Got it! Thank you so much for the quick revert! @bglearning

vibha0411 commented 1 year ago

This is a related question @bglearning I see that [https://colab.research.google.com/drive/1Tz9GSzre7JfvXDDKe7sCnO0FMuDViMnN?usp=sharing#scrollTo=TD2PZuuNTpQ3] PseudoLabelGenerator runs basically Question generation - optional step Negative mining Pseudo labeling (margin scoring) steps. But in a case where i already have the positive and negative documents for a question, I would not be requiring the negative mining step, however as per my understanding I still require the margin scoring to perform the training.

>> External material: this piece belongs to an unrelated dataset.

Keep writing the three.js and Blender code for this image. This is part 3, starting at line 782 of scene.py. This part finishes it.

So how do I go about this scenario? Kindly help.

bglearning commented 1 year ago

Hey @vibha0411 ,

If you use MultipleNegativesRankingLoss (train_loss='mnrl', currently the default), the scores aren't required. [1]

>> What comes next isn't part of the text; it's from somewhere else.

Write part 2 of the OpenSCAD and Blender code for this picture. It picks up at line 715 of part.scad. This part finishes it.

In fact, for MNRL even having the negative docs is optional because it considers all other docs in a batch as negative. The MNRL example colab notebook linked above might be useful. It only uses positive docs but of course it's good if you already have negatives and you can pass those too.

Roughly would be something like:

embedding_retriever = EmbeddingRetriever(...)
training_data = [
    {"question": ..., "pos_doc": ..., "neg_doc": ...}, 
    ...
]
embedding_retriever.train(training_data=training_data, train_loss='mnrl')  

[1] Margin scoring would be required when training with margin_mse.

vibha0411 commented 1 year ago

Thank you for your reply. Yes, I did have a look at MNRL as well. But in my case since the customer feedback contains the explicit negative feedback, I am looking for a loss function that can leverage this handpicked negative feedback.

Hence I thought it might be more sensible to go with margin scoring..

But not sure what is the best way to go about it.

vibha0411 commented 1 year ago

I think i got your point. You mean that mnrl will consider the negative that we explicitly provide to be the hard negative so that will help. Got it! Thanks

vibha0411 commented 1 year ago

Also is there anyway to monitor the training?